En una mezcla curiosa de reverencia religiosa e inteligencia política, se le ha referido al ex Presidente Trump como el Cristo anaranjado. Sin duda esto tiene que ver con el color de su cabello pintado, sus pontificaciones exageradas y el gran número de personas en su alrededor que mezclan su furor espiritual con la idea de que Trump sea su salvador.
Es la temporada navideña, momento en el cual la gente contempla seriamente los cambios radicales que trajo al mundo el nacimiento de Jesucristo. Entre esos cambios hay un sistema de creencias independiente de otros y dedicado a la salvación de las almas.
En este contexto, Jesucristo vino al mundo para ofrecer a su gente un nuevo convenio que aumentó la noción de “los elegidos” y renovó la religión del viejo testamento impulsada hacia la decadencia por los Romanos. El concepto de gracia y redención de Jesucristo era tan único y popular que capturó la imaginación de gente fuera de la Tierra Santa y por todo el mundo.
El concepto del amor de Jesucristo como la base para una transformación interna contrastaba directamente con las prácticas religiosas del aquel entonces, las cuales combinaban los ritos y ceremonias con el poder político. La insistencia de Cristo de “tener que creer” a la exclusión de todo lo demás, era la piedra angular de su ministerio.
En esta vena, Cristo hacía clara la separación entre la religión y la política, y la religión y el acto de gobernar.
Expresó esto en el Nuevo Testamento en Marcos 12:17 que dice, “Dad a César lo que es de César, y a Dios lo que es de Dios.”
Sin embargo, hay una tendencia histórica difícil de resistir por la que las religiones forman alianzas políticas con los gobiernos. Esta tendencia se ha realizado desde el comienzo de la civilización, ya que en aquel entonces los sistemas de creencias y ceremonias y los reinos del gobierno estaban en las mismas manos.
En el mundo Maya del sur de México y Centroamérica, por ejemplo, los líderes políticos comenzando con los reyes y sus familiares eran los primeros en ofrecer sacrificios sanguíneos para ganarse el favor de Dios. Era su ofrenda y su redención que simbólicamente ayudaba a sus súbditos.
En las civilizaciones egipcias, griegas y romanas, los altos sacerdotes representaban una parte oficial de la estruc- tura gubernamental. Los reyes y emperadores también se aprovechaban de la religión para mantener la lealtad a su reino.

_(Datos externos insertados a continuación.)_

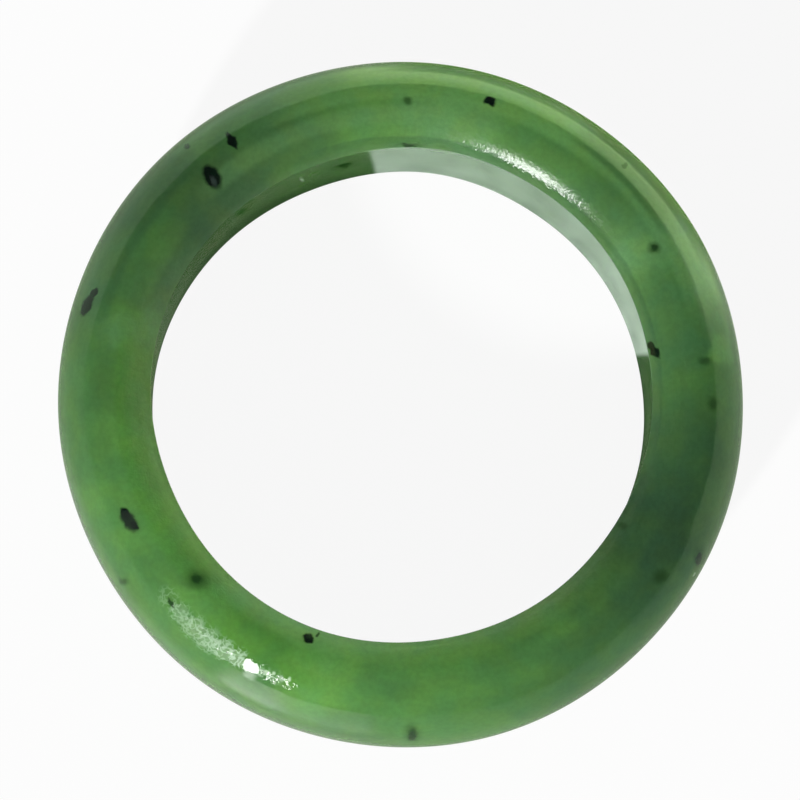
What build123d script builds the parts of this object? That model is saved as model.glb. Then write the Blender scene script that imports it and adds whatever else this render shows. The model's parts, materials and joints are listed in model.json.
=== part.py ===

De hecho, es fue lo que el emperador romano Constantino quiso llevar a cabo cuando declaró la Iglesia Cristiana como la religión oficial y buscó reparar sus fragmentaciones al convocar el Concilio de Nicea I en Nicea, Bitinia en 325. El Concilio, conformado por 318 obispos, arreglaron la cuestión cristológica de la naturaleza de Dios y la Santísima Trinidad del Padre, el Hijo y el Espíritu Santo.
La unificación del sistema de creencias cristiano le rindió control de la fe a Constantino y le facilitó el reino. Eso fomentó el patrón de darle el estatus de religión oficial al la iglesia cristiana en los regímenes autoritarios.
Por eso los colonizadores originales en América querían irse de Europa. Entre otras razones, vinieron a este país en busca de la libertad religiosa y alejarse de un gobierno que interfiriera en su fe.
Los padres fundadores estaban al tanto del obstáculo para la libertad y la democracia que caracterizaba la religión. Sabían que una alianza entre la religión y el gobierno devastaría el estilo de vida de la gente.
Dada la historia de la alianza entre la religión y el régimen autoritario, no es de sorprender que la Constitución de los Estados Unidos no se ratificara hasta que se hubieran garantizado los derechos individuales demarcados en la Declaración de Derechos – incluyendo la separación entre religión y Estado.